So my friend and I were joking that she might start a referral program of her own, to see if she can find someone who would like to have a child and co-parent with her. Not someone completely anonymous, someone who is clear he wants to be a father, but not full time and maybe without all the commitment.

Then, there’s the whole online dating phenomenon. I have spent the majority of my adult life dating online, or otherwise. When I first moved here, 20something years ago, the internet wasn’t a thing, so it was newspaper personals. That was fun. Talk about blind dates. Total randoms. But I sure did have fun, and I met some really great men. I remember there was a plethora of men to choose from back then. Men were single, and not jaded or cynical. They hadn’t had their guts punched out by their last marriage, or the ex who cheated on them. So they were still fun and caring and were considering relationship options.

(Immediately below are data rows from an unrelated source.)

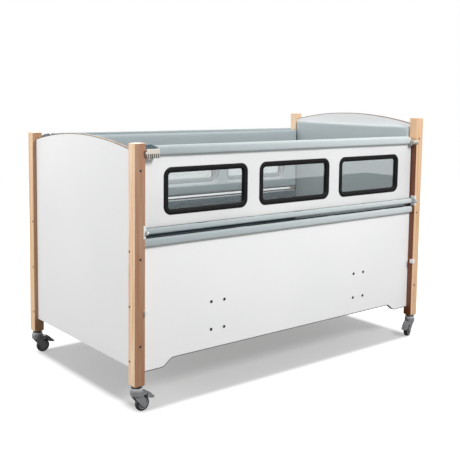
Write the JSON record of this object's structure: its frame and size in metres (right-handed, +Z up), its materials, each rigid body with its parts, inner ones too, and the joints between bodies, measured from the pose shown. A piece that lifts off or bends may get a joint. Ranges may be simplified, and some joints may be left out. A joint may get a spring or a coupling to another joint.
{
  "type": "special needs safety bed",
  "caption": "Enclosed care bed of beech posts and white boards, with windowed fold-down sides, padded lining, mattress on slats and braked swivel casters.",
  "frame": {"origin": "middle of the bed on the floor", "axes": "+X along the bed towards the head end, +Y across it towards the back side, +Z up"},
  "size_m": [2.124, 1.202, 1.4138],
  "materials": {
    "beech": "clear lacquered beech",
    "slat_beech": "sanded beech",
    "laminate": "white melamine laminate on board, fine texture",
    "rubber_seal": "extruded black rubber",
    "acrylic": "clear acrylic sheet",
    "lining_cloth": "grey-blue coated upholstery cloth over foam",
    "mattress_cloth": "grey-blue coated mattress cloth",
    "frame_steel": "light grey powder coat",
    "black_screw": "black oxide",
    "white_fitting": "white powder coat",
    "arm_steel": "satin steel",
    "lock_case": "warm grey cast metal",
    "lock_bolt": "turned steel",
    "buffer_rubber": "white soft plastic",
    "collar_black": "black moulded nylon",
    "ring_white": "white moulded nylon",
    "caster_grey": "mid-grey moulded nylon",
    "tyre": "dark grey rubber"
  },
  "bodies": {
    "frame": {"post_foot_front": "beech", "post_foot_back": "beech", "post_head_front": "beech", "post_head_back": "beech", "footboard": "laminate", "headboard": "laminate", "lower_panel_front": "laminate", "lower_panel_back": "laminate", "low_cover_front": "lining_cloth", "low_cover_back": "lining_cloth", "lower_pad_front": "lining_cloth", "lower_pad_back": "lining_cloth", "foot_pad": "lining_cloth", "head_pad": "lining_cloth", "mattress": "mattress_cloth", "base_frame": "frame_steel", "slats": "slat_beech", "support_brackets": "frame_steel", "panel_screws": "black_screw", "post_screws": "black_screw", "hinge_plates": "white_fitting", "buffers": "buffer_rubber", "caster_collars": "collar_black", "caster_rings": "ring_white"},
    "flap_front": {"flap_panel_front": "laminate", "window_seals_front": "rubber_seal", "window_panes_front": "acrylic", "flap_pad_front": "lining_cloth", "top_cover_front": "lining_cloth", "mid_cover_front": "lining_cloth", "hinge_arms_front": "arm_steel", "lock_cases_front": "lock_case"},
    "flap_back": {"flap_panel_back": "laminate", "window_seals_back": "rubber_seal", "window_panes_back": "acrylic", "flap_pad_back": "lining_cloth", "top_cover_back": "lining_cloth", "mid_cover_back": "lining_cloth", "hinge_arms_back": "arm_steel", "lock_cases_back": "lock_case"},
    "bolt_foot_front": {"lock_bolt_foot_front": "lock_bolt"},
    "caster_foot_front": {"fork_foot_front": "caster_grey"},
    "wheel_foot_front": {"hub_foot_front": "caster_grey", "tyre_foot_front": "tyre"},
    "brake_foot_front": {"pedal_foot_front": "caster_grey"},
    "bolt_foot_back": {"lock_bolt_foot_back": "lock_bolt"},
    "caster_foot_back": {"fork_foot_back": "caster_grey"},
    "wheel_foot_back": {"hub_foot_back": "caster_grey", "tyre_foot_back": "tyre"},
    "brake_foot_back": {"pedal_foot_back": "caster_grey"},
    "bolt_head_front": {"lock_bolt_head_front": "lock_bolt"},
    "caster_head_front": {"fork_head_front": "caster_grey"},
    "wheel_head_front": {"hub_head_front": "caster_grey", "tyre_head_front": "tyre"},
    "brake_head_front": {"pedal_head_front": "caster_grey"},
    "bolt_head_back": {"lock_bolt_head_back": "lock_bolt"},
    "caster_head_back": {"fork_head_back": "caster_grey"},
    "wheel_head_back": {"hub_head_back": "caster_grey", "tyre_head_back": "tyre"},
    "brake_head_back": {"pedal_head_back": "caster_grey"}
  },
  "joints": [
    {"name": "fold_front", "type": "hinge", "parent": "frame", "child": "flap_front", "pos_m": [0, -0.592, 0.876], "axis": [1, 0, 0], "range_deg": [0, 180]},
    {"name": "fold_back", "type": "hinge", "parent": "frame", "child": "flap_back", "pos_m": [0, 0.592, 0.876], "axis": [-1, 0, 0], "range_deg": [0, 180]},
    {"name": "lock_foot_front", "type": "slide", "parent": "flap_front", "child": "bolt_foot_front", "axis": [-1, 0, 0], "range_m": [0, 0.018]},
    {"name": "swivel_foot_front", "type": "hinge", "parent": "frame", "child": "caster_foot_front", "pos_m": [-1.031, -0.551, 0.108], "axis": [0, 0, 1], "continuous": true},
    {"name": "roll_foot_front", "type": "hinge", "parent": "caster_foot_front", "child": "wheel_foot_front", "pos_m": [-0.99818, -0.54755, 0.038], "axis": [-0.1045, 0.9945, 0], "continuous": true},
    {"name": "brake_foot_front", "type": "hinge", "parent": "caster_foot_front", "child": "brake_foot_front", "pos_m": [-0.98724, -0.5464, 0.09], "axis": [-0.1045, 0.9945, 0], "range_deg": [0, 10]},
    {"name": "lock_foot_back", "type": "slide", "parent": "flap_back", "child": "bolt_foot_back", "axis": [-1, 0, 0], "range_m": [0, 0.018]},
    {"name": "swivel_foot_back", "type": "hinge", "parent": "frame", "child": "caster_foot_back", "pos_m": [-1.031, 0.551, 0.108], "axis": [0, 0, 1], "continuous": true},
    {"name": "roll_foot_back", "type": "hinge", "parent": "caster_foot_back", "child": "wheel_foot_back", "pos_m": [-0.99804, 0.54927, 0.038], "axis": [0.0523, 0.9986, 0], "continuous": true},
    {"name": "brake_foot_back", "type": "hinge", "parent": "caster_foot_back", "child": "brake_foot_back", "pos_m": [-0.98706, 0.5487, 0.09], "axis": [0.0523, 0.9986, 0], "range_deg": [0, 10]},
    {"name": "lock_head_front", "type": "slide", "parent": "flap_front", "child": "bolt_head_front", "axis": [1, 0, 0], "range_m": [0, 0.018]},
    {"name": "swivel_head_front", "type": "hinge", "parent": "frame", "child": "caster_head_front", "pos_m": [1.031, -0.551, 0.108], "axis": [0, 0, 1], "continuous": true},
    {"name": "roll_head_front", "type": "hinge", "parent": "caster_head_front", "child": "wheel_head_front", "pos_m": [0.99944, -0.56065, 0.038], "axis": [0.2924, -0.9563, 0], "continuous": true},
    {"name": "brake_head_front", "type": "hinge", "parent": "caster_head_front", "child": "brake_head_front", "pos_m": [0.98892, -0.56386, 0.09], "axis": [0.2924, -0.9563, 0], "range_deg": [0, 10]},
    {"name": "lock_head_back", "type": "slide", "parent": "flap_back", "child": "bolt_head_back", "axis": [1, 0, 0], "range_m": [0, 0.018]},
    {"name": "swivel_head_back", "type": "hinge", "parent": "frame", "child": "caster_head_back", "pos_m": [1.031, 0.551, 0.108], "axis": [0, 0, 1], "continuous": true},
    {"name": "roll_head_back", "type": "hinge", "parent": "caster_head_back", "child": "wheel_head_back", "pos_m": [0.99832, 0.55559, 0.038], "axis": [-0.1392, -0.9903, 0], "continuous": true},
    {"name": "brake_head_back", "type": "hinge", "parent": "caster_head_back", "child": "brake_head_back", "pos_m": [0.98743, 0.55712, 0.09], "axis": [-0.1392, -0.9903, 0], "range_deg": [0, 10]}
  ]
}
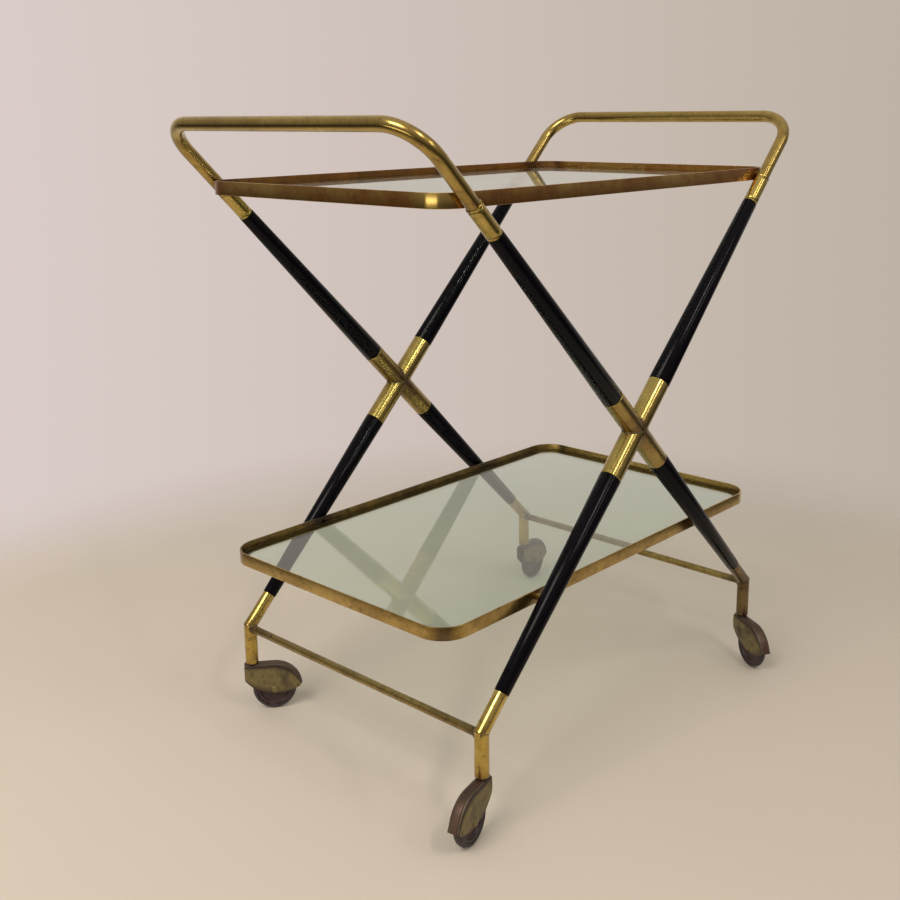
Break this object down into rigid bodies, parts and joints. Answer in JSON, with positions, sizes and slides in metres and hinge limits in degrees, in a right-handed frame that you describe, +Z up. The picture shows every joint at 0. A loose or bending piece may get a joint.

This morning, I received an email from someone on Plenty of Fish, who has a profile claiming to want to meet someone to marry. Yet he sends me an email and says “Gee you sure are pretty but I’m only looking for friends with benefits.” And when I politely said that perhaps he could change his profile so women would know clearly what he was after, and that perhaps he should look elsewhere…” he swore at me in his response. Because I rejected him I suppose. But here’s the thing, men reject me online all the time. By either not responding or by giving me some lame a** excuse. I get it. It’s like looking for a needle in a haystack. But 20something years ago when I first started dating, the haystack was just that. A haystack, filled with hay. And somewhere in there, there was a needle. NOW that haystack is laced with all kinds of other “my girlfriend cheated on me and I don’t trust women”, “i’m not taking care of you” “you better not be looking for a sugar daddy” “i’m mostly just looking to get laid even though my profile says i want to get married” bullsh*t, that the needle has become virtually impossible to find.

I sure do miss the days when a haystack was just a haystack.

So what are fabulous, single amazing women like myself and my friend supposed to do? I suppose writing about it helps. But mostly, I’ll be honest…I’m a little perplexed. Especially given I know that the majority of the men (and women) who claim to be looking to get laid, actually want nothing more than to have someone to come home to. So why can’t we just admit that to ourselves and then to each other?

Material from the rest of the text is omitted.